In our study of Galatians we continue to beat the drum that the gospel is the good news that Jesus’ work on the cross plus NOTHING saves sinners like me. We are not saved by our deeds–nor any opinions about things like homosexuality. However, that is quite different from concluding that God is comfy with whatever behavior and attitudes professed Christians display and portray. If a church member who is a bigot attacks his Mexican neighbor and is unrepentant, should we say, “God loves you exactly the way you are”–by which we mean, “God’s ok with what you did and with your attitude”?
Nothing but Jesus saves people, but the Jesus who saves also changes people (1 Cor. 6:11). We should have compassion on people like Vicky who struggle with longings that God says are not to be fulfilled. (That’s not only true of same sex desires, but of those who might want someone else’s wife, or want to take things that don’t belong to them, or want to buy things they can’t afford–or, like Israel, who want a god who can be seen.) We should share in our brothers’ and sisters’ struggles with prayer, patience, accountability, kindness, understanding…, with love. But endorsing disobedience will not make a strong or godly church, it will not make worshipers. The fact that people live with tension over sexual desires should not deter us from advocating righteousness any more than the threat to a believer’s life because of her faith, should deter us from encouraging her to “stand fast!”

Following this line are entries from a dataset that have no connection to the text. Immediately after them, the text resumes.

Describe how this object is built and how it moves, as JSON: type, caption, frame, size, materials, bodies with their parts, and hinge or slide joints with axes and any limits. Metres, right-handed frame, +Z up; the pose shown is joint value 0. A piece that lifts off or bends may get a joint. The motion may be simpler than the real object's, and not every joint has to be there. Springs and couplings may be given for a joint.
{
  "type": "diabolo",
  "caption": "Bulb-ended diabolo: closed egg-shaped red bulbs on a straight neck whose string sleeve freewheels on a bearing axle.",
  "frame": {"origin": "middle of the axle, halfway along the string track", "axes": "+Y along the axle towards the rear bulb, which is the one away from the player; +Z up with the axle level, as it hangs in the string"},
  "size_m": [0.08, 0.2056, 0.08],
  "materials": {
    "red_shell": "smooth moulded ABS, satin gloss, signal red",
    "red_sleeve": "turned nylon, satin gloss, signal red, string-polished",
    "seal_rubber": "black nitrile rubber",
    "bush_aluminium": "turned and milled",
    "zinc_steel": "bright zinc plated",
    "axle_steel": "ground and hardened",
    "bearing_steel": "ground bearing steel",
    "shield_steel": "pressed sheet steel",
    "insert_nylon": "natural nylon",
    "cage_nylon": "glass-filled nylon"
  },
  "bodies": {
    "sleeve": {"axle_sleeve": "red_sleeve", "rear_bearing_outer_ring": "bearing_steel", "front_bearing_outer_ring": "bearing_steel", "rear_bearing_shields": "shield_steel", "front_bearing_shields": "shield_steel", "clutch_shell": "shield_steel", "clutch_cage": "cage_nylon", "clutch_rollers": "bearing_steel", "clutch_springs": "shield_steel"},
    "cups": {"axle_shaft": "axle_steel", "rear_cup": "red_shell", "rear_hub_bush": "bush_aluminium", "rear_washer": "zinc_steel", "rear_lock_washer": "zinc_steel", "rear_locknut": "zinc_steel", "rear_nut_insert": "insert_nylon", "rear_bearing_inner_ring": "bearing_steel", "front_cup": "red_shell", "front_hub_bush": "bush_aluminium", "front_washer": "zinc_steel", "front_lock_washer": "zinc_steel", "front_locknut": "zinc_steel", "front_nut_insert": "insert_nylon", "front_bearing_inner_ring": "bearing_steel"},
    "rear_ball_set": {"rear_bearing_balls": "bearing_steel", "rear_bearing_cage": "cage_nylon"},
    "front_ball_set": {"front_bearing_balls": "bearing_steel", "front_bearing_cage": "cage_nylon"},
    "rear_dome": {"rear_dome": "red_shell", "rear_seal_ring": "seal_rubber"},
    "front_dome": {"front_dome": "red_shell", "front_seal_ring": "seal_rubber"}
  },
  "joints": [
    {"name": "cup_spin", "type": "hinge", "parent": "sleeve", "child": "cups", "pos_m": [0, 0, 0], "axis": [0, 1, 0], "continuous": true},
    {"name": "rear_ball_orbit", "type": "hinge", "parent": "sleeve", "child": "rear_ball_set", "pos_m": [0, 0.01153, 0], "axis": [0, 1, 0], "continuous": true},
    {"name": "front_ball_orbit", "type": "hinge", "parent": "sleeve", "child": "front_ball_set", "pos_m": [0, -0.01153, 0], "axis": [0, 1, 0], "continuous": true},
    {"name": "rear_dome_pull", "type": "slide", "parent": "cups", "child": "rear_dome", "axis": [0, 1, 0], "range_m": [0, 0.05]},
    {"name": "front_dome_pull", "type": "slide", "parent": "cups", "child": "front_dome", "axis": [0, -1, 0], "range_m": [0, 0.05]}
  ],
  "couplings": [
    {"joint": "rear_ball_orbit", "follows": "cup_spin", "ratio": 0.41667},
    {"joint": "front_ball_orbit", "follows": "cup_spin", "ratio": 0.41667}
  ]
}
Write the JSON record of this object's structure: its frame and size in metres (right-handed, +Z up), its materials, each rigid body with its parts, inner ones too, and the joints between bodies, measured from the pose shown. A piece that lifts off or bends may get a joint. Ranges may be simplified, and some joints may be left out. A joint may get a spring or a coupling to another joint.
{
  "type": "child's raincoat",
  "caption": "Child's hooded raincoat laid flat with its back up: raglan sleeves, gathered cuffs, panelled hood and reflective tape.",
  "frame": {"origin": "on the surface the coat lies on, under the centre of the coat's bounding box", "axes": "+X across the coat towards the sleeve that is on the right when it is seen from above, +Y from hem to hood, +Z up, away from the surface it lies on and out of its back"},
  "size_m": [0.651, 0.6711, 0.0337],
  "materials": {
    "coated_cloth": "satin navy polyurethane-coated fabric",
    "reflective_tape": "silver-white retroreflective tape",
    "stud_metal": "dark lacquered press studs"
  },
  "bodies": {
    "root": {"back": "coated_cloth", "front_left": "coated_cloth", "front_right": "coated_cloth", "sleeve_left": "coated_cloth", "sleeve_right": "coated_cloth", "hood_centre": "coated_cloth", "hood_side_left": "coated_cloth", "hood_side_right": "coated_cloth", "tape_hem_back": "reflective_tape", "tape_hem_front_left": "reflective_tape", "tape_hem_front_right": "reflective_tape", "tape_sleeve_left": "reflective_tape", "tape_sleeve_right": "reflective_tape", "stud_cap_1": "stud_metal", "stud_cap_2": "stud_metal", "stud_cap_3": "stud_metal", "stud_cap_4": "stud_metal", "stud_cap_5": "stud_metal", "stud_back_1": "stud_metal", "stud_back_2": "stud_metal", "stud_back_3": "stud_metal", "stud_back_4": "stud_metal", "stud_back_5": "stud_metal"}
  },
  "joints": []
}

On a related note, what’s the church to do with her music? Boycotting good music with great lyrics because the author is stumbling, hardly seems worthy of the people of God. It’s the Spirit–not economic pressure, which we pray will bring our sister to repentance. As Russell Moore writes, “…the most important question, for this decision, is not, “Is this person right?” but “Is this song true and good and beautiful and edifying?” Wonder of the Cross most assuredly is.